Records from a data source:
● ● ●
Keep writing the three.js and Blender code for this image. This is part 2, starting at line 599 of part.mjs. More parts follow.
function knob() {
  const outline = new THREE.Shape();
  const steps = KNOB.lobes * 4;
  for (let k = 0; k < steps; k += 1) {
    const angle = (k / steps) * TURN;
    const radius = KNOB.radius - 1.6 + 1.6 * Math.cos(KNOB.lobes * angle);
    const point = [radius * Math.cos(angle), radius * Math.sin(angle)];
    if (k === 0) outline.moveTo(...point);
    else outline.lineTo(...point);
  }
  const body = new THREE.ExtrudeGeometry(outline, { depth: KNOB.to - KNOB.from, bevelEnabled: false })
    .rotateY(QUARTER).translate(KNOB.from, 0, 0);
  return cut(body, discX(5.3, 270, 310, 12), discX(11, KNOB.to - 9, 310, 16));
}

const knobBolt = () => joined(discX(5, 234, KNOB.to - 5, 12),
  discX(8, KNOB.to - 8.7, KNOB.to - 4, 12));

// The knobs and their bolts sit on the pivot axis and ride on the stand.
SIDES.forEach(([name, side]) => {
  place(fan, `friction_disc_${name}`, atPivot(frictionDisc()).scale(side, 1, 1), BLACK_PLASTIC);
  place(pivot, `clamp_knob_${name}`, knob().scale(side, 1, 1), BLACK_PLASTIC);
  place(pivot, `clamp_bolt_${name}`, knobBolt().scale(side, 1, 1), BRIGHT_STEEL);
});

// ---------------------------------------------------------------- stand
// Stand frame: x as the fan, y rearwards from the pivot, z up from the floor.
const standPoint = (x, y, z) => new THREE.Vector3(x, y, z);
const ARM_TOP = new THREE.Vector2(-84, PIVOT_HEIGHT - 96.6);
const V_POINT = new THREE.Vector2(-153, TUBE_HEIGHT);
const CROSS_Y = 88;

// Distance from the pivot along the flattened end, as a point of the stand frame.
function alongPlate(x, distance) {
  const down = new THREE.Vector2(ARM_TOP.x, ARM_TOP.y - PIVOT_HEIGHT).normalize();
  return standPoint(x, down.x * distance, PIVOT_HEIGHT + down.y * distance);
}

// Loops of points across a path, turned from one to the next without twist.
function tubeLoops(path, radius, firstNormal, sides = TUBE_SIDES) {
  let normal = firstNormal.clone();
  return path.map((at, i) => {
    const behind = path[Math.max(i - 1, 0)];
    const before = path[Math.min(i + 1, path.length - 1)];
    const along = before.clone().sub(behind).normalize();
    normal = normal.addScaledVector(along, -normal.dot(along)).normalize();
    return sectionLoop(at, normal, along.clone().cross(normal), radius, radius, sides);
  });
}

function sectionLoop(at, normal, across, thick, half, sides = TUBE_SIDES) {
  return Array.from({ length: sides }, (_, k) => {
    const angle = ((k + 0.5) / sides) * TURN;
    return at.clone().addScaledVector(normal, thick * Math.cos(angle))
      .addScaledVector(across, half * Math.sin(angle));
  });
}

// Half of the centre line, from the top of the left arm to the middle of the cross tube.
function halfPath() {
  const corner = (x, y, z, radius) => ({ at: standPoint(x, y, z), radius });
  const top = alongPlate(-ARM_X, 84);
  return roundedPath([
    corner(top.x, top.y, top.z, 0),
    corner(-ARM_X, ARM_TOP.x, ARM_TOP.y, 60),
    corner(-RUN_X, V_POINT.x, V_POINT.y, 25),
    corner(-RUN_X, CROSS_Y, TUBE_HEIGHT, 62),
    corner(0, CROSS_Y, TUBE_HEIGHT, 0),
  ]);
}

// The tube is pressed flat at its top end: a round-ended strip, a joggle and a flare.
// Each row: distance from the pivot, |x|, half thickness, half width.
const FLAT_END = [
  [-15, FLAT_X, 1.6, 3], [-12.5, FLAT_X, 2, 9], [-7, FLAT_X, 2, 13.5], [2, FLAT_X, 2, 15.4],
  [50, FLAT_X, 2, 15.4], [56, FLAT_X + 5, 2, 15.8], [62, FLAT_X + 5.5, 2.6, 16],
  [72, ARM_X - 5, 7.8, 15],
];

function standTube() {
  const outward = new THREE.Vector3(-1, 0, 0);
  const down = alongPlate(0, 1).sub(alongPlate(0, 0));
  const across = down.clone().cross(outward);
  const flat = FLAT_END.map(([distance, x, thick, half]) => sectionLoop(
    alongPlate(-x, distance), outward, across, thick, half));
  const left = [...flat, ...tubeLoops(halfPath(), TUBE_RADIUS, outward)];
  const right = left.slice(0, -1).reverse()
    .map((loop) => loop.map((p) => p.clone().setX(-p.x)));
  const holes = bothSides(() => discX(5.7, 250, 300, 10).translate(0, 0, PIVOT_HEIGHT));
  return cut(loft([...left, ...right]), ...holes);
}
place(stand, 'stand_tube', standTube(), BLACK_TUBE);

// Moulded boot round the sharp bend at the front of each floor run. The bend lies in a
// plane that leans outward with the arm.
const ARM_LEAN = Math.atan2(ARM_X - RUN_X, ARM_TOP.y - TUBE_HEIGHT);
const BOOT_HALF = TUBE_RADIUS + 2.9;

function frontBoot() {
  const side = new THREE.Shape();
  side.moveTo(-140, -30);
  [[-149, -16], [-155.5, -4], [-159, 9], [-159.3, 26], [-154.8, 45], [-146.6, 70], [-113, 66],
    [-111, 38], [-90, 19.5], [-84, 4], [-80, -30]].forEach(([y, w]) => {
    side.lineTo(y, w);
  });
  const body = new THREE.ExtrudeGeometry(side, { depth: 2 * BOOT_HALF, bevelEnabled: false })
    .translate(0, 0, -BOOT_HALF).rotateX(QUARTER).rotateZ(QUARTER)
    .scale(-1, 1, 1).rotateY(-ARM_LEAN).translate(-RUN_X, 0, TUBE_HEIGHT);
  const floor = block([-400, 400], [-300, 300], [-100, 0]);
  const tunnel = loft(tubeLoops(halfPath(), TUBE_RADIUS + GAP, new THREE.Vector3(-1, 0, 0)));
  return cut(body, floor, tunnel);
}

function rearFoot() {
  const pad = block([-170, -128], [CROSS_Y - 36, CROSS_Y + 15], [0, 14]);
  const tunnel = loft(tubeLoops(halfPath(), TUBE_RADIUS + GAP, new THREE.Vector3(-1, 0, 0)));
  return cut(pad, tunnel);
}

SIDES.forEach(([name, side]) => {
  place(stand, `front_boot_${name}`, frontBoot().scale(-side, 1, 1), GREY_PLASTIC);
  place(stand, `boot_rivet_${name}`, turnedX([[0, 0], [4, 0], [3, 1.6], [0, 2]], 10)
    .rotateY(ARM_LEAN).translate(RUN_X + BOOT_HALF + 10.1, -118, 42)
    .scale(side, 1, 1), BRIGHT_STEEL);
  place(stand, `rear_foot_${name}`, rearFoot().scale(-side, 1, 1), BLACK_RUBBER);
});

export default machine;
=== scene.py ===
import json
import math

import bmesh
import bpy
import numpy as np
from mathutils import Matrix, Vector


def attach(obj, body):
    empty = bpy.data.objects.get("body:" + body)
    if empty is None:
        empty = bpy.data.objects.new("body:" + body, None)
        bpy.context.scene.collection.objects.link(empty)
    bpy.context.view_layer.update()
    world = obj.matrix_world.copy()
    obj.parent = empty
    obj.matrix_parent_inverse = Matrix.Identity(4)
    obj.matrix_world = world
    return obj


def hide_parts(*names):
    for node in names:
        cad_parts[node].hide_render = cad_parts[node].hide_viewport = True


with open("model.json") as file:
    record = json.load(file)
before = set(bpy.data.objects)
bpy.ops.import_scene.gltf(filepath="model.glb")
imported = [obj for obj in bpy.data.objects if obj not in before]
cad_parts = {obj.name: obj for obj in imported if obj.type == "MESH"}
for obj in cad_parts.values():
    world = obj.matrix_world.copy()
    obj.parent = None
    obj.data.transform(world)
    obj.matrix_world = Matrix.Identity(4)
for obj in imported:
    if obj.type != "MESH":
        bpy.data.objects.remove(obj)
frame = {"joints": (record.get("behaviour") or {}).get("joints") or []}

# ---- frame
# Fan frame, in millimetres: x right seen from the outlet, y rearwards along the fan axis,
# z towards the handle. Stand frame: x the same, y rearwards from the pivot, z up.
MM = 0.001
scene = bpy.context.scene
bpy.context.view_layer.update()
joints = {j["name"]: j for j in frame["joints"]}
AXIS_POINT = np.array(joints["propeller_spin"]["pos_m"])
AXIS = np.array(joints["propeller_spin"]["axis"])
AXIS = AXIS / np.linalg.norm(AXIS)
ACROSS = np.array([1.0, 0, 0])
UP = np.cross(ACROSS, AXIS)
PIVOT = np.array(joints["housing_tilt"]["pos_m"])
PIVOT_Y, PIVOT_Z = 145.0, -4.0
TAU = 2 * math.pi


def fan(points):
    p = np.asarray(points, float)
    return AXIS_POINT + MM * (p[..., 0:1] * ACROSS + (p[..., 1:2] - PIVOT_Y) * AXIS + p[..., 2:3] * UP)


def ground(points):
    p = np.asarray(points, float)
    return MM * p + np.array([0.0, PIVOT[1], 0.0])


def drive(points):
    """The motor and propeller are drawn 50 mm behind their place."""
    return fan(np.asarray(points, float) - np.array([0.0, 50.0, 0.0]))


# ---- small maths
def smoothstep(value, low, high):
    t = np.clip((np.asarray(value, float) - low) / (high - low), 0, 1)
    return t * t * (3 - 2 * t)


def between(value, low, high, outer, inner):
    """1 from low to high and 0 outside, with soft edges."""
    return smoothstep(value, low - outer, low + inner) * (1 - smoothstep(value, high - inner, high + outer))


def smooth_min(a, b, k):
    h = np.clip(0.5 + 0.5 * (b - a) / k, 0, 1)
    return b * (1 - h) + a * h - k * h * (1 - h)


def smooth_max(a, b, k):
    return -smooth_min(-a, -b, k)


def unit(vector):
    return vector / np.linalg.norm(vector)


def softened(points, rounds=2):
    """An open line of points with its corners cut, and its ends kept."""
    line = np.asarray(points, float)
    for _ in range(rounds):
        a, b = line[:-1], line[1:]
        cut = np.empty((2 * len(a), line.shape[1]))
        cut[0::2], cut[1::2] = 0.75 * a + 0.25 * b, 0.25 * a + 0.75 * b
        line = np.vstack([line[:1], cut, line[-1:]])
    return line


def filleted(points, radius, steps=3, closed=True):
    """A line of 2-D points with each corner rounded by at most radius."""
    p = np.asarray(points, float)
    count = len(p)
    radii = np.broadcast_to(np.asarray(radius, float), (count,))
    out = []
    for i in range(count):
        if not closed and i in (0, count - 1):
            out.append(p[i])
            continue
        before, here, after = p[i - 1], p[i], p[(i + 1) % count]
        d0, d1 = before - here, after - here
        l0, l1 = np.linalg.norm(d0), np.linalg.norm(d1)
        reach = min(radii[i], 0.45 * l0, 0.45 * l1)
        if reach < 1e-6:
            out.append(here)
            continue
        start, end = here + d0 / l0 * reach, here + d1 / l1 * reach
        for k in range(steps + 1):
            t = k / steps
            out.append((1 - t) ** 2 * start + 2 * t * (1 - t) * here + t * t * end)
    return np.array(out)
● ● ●
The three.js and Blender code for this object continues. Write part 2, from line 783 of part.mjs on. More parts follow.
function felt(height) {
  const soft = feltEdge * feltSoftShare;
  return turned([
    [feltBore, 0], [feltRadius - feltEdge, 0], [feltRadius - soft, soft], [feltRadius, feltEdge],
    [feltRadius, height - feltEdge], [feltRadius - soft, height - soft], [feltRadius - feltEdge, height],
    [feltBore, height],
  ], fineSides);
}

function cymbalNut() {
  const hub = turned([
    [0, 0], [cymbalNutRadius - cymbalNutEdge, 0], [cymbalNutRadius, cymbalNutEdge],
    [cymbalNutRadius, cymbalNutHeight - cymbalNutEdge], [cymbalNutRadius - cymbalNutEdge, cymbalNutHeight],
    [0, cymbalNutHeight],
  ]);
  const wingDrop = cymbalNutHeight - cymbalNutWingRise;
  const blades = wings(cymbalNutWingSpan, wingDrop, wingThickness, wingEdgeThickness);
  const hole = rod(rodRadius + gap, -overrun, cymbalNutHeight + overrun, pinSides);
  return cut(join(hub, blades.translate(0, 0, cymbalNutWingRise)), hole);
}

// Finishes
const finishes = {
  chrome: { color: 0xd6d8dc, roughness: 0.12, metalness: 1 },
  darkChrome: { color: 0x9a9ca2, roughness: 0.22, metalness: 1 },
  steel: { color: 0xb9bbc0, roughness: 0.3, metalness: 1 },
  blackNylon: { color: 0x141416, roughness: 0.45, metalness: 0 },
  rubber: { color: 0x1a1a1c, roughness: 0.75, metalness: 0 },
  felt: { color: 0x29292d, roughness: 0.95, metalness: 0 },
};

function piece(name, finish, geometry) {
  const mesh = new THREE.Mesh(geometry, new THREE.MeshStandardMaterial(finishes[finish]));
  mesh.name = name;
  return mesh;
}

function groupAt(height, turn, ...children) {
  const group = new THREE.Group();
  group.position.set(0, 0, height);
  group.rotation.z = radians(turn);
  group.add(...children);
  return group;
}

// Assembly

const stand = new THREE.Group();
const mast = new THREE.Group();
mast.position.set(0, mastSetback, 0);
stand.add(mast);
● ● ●
Both the line with "return cut(pad, tunnel);" and the line with "in imported if" belong in the extract, along with every line between them; set down those lines exactly and only.

| REPLY TO THE EXERCISE |
  return cut(pad, tunnel);
}

SIDES.forEach(([name, side]) => {
  place(stand, `front_boot_${name}`, frontBoot().scale(-side, 1, 1), GREY_PLASTIC);
  place(stand, `boot_rivet_${name}`, turnedX([[0, 0], [4, 0], [3, 1.6], [0, 2]], 10)
    .rotateY(ARM_LEAN).translate(RUN_X + BOOT_HALF + 10.1, -118, 42)
    .scale(side, 1, 1), BRIGHT_STEEL);
  place(stand, `rear_foot_${name}`, rearFoot().scale(-side, 1, 1), BLACK_RUBBER);
});

export default machine;
=== scene.py ===
import json
import math

import bmesh
import bpy
import numpy as np
from mathutils import Matrix, Vector


def attach(obj, body):
    empty = bpy.data.objects.get("body:" + body)
    if empty is None:
        empty = bpy.data.objects.new("body:" + body, None)
        bpy.context.scene.collection.objects.link(empty)
    bpy.context.view_layer.update()
    world = obj.matrix_world.copy()
    obj.parent = empty
    obj.matrix_parent_inverse = Matrix.Identity(4)
    obj.matrix_world = world
    return obj


def hide_parts(*names):
    for node in names:
        cad_parts[node].hide_render = cad_parts[node].hide_viewport = True


with open("model.json") as file:
    record = json.load(file)
before = set(bpy.data.objects)
bpy.ops.import_scene.gltf(filepath="model.glb")
imported = [obj for obj in bpy.data.objects if obj not in before]
cad_parts = {obj.name: obj for obj in imported if obj.type == "MESH"}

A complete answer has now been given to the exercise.